Bill Lyons, chief executive officer of AXS-One, a records compliance management company, agreed that a backup tape archiving system is problematic. 'It is costly and time-consuming' to find information, he said. 'If that is what the White House has, you'll probably get the vast majority [of records] but never know for certain that you got all of them.'

The even bigger challenge is to craft an archiving system that captures all the various forms of electronic data, while creating a real-time index of all the information to make it easier to locate in the future, Lyons said.

Text messages on cell phones and personal digital assistants, instant messages on desktop computers, e-mail on Web-based systems ' all of those could also fall under the provisions of the Presidential Records Act, he said, but few archiving systems are set up to capture them. 'The White House needs a policy [that is] a combination of very strict policies on what you can and can't do,' he said.

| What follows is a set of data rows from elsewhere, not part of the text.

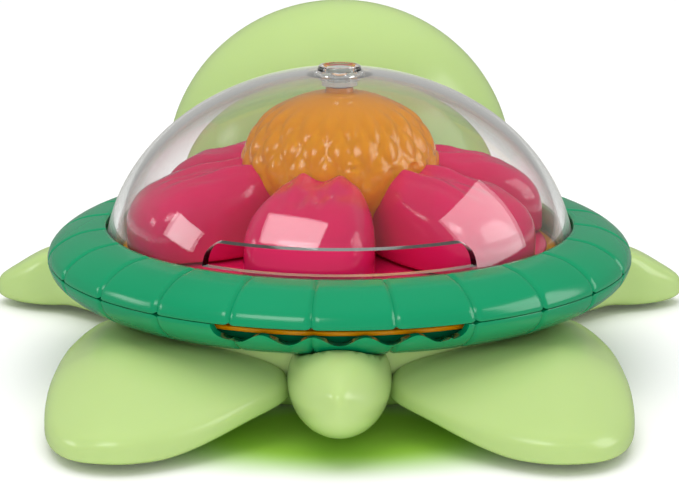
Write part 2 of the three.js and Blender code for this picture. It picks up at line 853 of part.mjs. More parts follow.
for (const [name, side] of [
  ["left", -1],
  ["right", 1],
]) {
  const headY =
    HEAD.y +
    HEAD.deep *
      Math.sqrt(1 - (EYE.x / HEAD.half) ** 2 - ((EYE.z - PARTING_Z) / HEAD.up) ** 2);
  const eye = solid(egg(side * EYE.x, headY, EYE.z, EYE.half, EYE.deep, EYE.high, EYE.high, 14));
  const grown = solid(
    egg(0, HEAD.y, PARTING_Z, HEAD.half + GAP, HEAD.deep + GAP, HEAD.up + GAP, HEAD.down),
  );
  piece(`eye_${name}`, eye.subtract(grown), BLACK);
}
piece("head_front", headFront, LIME);

piece("belly_pan", pan, LIME);
piece("shell_ring_upper", ringUpper, EMERALD);
piece("shell_ring_lower", ringLower, EMERALD);

export default sprinkler;
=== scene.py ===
# %% [markdown]
# # A turtle garden sprinkler
#
# The real thing is a moulded toy that stands on a lawn and sprays water. A lime turtle body
# carries an emerald shell ring in two halves, and a clear dome keeps a crimson and amber
# flower in place while the water turns it. This lesson dresses the CAD model of it: the
# moulded skins are modelled here with rounder edges than CAD gives them, and the small
# hidden parts keep their CAD shape and get a finish.

# %% Load the frame
import json
import math

import bmesh
import bpy
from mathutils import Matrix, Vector


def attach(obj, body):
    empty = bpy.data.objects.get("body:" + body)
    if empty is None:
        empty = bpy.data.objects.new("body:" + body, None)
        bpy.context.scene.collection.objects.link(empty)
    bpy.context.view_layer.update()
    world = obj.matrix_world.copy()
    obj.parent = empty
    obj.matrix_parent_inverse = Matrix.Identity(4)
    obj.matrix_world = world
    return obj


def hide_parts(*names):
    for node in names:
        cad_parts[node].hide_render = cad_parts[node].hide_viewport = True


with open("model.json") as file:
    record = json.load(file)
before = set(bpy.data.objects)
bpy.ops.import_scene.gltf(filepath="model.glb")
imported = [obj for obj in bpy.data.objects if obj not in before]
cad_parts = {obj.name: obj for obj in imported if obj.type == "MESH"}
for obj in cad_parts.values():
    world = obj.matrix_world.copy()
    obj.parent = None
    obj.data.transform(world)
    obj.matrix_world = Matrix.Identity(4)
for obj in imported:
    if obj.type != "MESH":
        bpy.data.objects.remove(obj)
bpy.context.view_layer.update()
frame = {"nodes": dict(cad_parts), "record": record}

# %% [markdown]
# ## Camera and room
#
# The camera comes first, because it decides which details can be seen. It stands behind the
# tail, a little above the shell, with a long lens, as for a catalogue picture. The room is a
# pale sheet on the ground under large soft boxes. A bright plain sky fills in the shadows.
# What the glossy plastic mirrors is kept apart from what lights it, as a studio does with black
# flags: mirrored rays see a darker sky and sheet, so that colours stay deep, and three small boxes
# are only mirrored. Round the tail the sheet is painted lime: a painted glow that stands in for
# light that has come through the lime plastic.

# %% Camera
MM = 0.001  # every size below is in millimetres, and Blender works in metres

AIM = Vector((0, 0, 38 * MM))
DISTANCE = 0.8  # metres
TILT = math.radians(14.3)
camera_data = bpy.data.cameras.new("catalogue_camera")
camera_data.lens = 122.95
camera_data.sensor_width = 36
camera = bpy.data.objects.new("catalogue_camera", camera_data)
bpy.context.collection.objects.link(camera)
camera.location = AIM + Vector((0, -math.cos(TILT), math.sin(TILT))) * DISTANCE
camera.rotation_euler = (math.pi / 2 - TILT, 0, 0)
bpy.context.scene.camera = camera
bpy.context.scene.view_settings.view_transform = "Standard"
print("camera at", [round(v, 3) for v in camera.location])

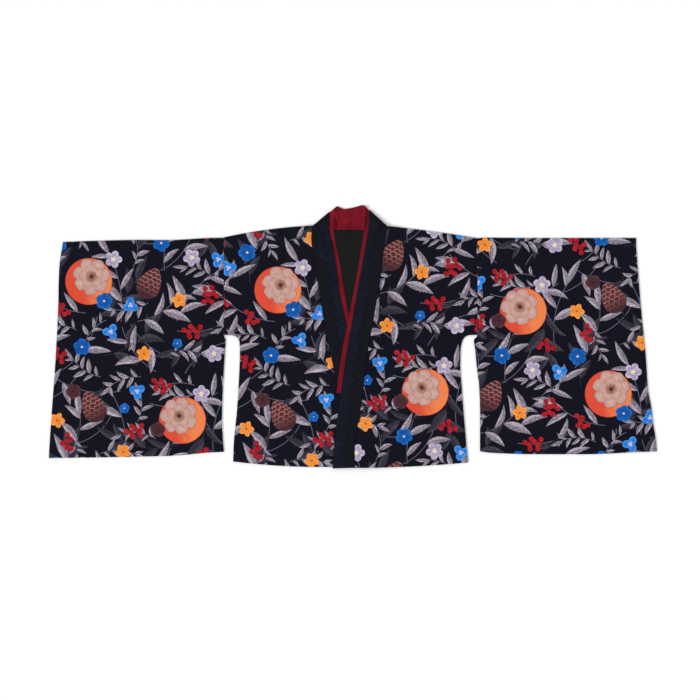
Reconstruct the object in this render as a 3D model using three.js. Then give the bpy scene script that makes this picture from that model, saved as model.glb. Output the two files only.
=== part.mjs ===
// A short kimono coat laid flat on a table, opened out with its sleeves to the sides.
// Millimetres. +X runs to the viewer's right, +Y towards the neck, +Z up off the table.
// The origin is on the table, under the middle of the coat's outline.
import * as THREE from "three";

// Cloth walls. Printed panels are outer cloth and lining together; the neckband is doubled.
const PANEL_WALL = 1.2;
const BAND_WALL = 1.2;
const TRIM_WALL = 1.0;
const SEAM_GAP = 0.3;
const BAND_GAP = 0.5;
const TUBE_HEIGHT = 2 * PANEL_WALL + SEAM_GAP;
const FRONT_BOTTOM = PANEL_WALL + SEAM_GAP;

// At the neck's sides the neckband and the inner band turn over together, about this height.
const TURN_MIDDLE = 2.65;
const BAND_TURN_RADIUS = 2.05;
const INNER_BAND_TURN_RADIUS = 0.65;
const TURN_STEPS = 5;

// The inner band shows this far past the neckband's free edge, and is sewn in this far from the seam.
const INNER_BAND_PEEK = 10.8;
const INNER_BAND_SEAM_INSET = 6;
const INNER_BAND_END_Y = -132;

// The lace lies along the neckband's seam edge; its inner edge is scalloped.
const LACE_SEAM_INSET = 1;
const LACE_WIDTH = 18;
const SCALLOP_DEPTH = 12;
const SCALLOP_PITCH = 25.4;
const STEPS_A_SCALLOP = 4;
const LACE_CORNER = { inset: 2, widthShare: 0.26, shares: [0.3, 0.6] };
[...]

Maintaining, identifying and retrieving e-mails is not an insignificant project. And the workload may grow larger, as electronic records continue to grow exponentially and Congress, with a new zeal for oversight, requests more of those records from the executive branch.

'Getting your arms around e-mails and official records is a huge issue,' said a former agency CIO, now in the private sector, who asked not to be named. 'People confuse federal records with e-mails in general. Less than 5 percent of e-mails fall under the definition of a federal record [a decision, action or direction] that needs to be preserved,' the former CIO said. Much of the challenge is training workers to know what to save; so is getting people to clean out overloaded e-mail boxes of unneeded correspondence. But the bigger burden, many agree, isn't so much on IT staffs in gathering e-mails as it is on agency legal teams to review the documents.